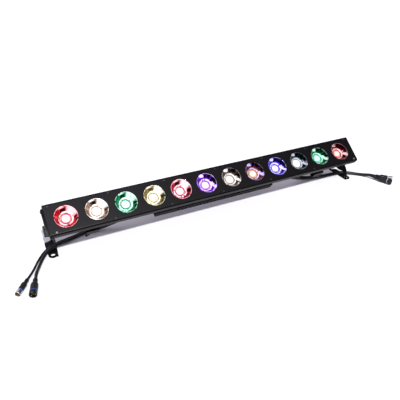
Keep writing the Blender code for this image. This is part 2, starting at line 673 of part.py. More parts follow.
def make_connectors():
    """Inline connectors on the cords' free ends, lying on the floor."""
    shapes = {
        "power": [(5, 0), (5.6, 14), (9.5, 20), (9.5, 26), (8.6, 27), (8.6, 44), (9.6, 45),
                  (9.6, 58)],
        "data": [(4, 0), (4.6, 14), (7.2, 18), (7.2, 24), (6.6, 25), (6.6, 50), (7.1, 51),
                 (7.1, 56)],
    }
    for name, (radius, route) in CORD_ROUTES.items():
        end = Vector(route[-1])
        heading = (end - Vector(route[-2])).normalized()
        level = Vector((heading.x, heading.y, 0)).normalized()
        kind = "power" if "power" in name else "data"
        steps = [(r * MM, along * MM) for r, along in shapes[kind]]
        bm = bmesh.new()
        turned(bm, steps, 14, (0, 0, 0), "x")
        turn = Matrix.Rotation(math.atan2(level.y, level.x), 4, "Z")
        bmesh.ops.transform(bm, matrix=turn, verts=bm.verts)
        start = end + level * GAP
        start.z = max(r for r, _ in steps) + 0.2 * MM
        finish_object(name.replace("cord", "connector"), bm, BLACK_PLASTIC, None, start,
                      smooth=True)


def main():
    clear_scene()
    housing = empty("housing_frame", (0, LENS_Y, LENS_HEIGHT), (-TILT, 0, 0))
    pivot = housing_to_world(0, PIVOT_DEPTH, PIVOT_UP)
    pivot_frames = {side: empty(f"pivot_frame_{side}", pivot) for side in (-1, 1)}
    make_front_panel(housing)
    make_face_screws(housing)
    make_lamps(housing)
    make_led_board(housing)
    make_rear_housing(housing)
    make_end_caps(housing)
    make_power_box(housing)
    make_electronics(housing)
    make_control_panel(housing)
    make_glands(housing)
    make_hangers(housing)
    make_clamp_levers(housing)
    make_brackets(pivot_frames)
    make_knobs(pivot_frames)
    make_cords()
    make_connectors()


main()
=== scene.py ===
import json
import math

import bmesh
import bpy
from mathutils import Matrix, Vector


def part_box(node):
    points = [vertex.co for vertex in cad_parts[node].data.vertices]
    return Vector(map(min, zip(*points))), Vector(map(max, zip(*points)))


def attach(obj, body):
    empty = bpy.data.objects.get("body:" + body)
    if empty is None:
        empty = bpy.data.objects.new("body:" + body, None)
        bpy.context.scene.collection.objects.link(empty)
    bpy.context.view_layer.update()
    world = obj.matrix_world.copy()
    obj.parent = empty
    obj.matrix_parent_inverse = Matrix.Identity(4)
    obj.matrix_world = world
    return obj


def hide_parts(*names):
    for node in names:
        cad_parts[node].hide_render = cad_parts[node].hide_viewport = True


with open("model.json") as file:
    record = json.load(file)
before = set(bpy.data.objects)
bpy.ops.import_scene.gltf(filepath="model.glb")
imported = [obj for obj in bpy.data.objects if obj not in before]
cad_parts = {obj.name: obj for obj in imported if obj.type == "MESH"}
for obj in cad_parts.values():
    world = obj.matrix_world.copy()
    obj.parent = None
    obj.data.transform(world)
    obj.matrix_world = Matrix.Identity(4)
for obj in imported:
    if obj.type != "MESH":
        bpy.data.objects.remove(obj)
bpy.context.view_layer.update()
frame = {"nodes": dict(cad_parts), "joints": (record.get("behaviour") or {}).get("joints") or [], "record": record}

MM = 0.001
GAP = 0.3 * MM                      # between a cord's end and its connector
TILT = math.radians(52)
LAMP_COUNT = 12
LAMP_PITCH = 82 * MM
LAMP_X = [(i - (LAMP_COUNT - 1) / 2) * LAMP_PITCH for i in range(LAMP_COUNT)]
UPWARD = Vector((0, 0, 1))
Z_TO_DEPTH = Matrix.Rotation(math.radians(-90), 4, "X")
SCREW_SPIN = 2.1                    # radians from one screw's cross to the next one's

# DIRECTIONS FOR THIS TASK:
Nothing but the lines from the one with "make_end_caps(housing)" through the one with "before = set(bpy.data.objects)" should be retyped; include both and keep them exact.

# SOLUTION TO THE EXERCISE:
    make_end_caps(housing)
    make_power_box(housing)
    make_electronics(housing)
    make_control_panel(housing)
    make_glands(housing)
    make_hangers(housing)
    make_clamp_levers(housing)
    make_brackets(pivot_frames)
    make_knobs(pivot_frames)
    make_cords()
    make_connectors()


main()
=== scene.py ===
import json
import math

import bmesh
import bpy
from mathutils import Matrix, Vector


def part_box(node):
    points = [vertex.co for vertex in cad_parts[node].data.vertices]
    return Vector(map(min, zip(*points))), Vector(map(max, zip(*points)))


def attach(obj, body):
    empty = bpy.data.objects.get("body:" + body)
    if empty is None:
        empty = bpy.data.objects.new("body:" + body, None)
        bpy.context.scene.collection.objects.link(empty)
    bpy.context.view_layer.update()
    world = obj.matrix_world.copy()
    obj.parent = empty
    obj.matrix_parent_inverse = Matrix.Identity(4)
    obj.matrix_world = world
    return obj


def hide_parts(*names):
    for node in names:
        cad_parts[node].hide_render = cad_parts[node].hide_viewport = True


with open("model.json") as file:
    record = json.load(file)
before = set(bpy.data.objects)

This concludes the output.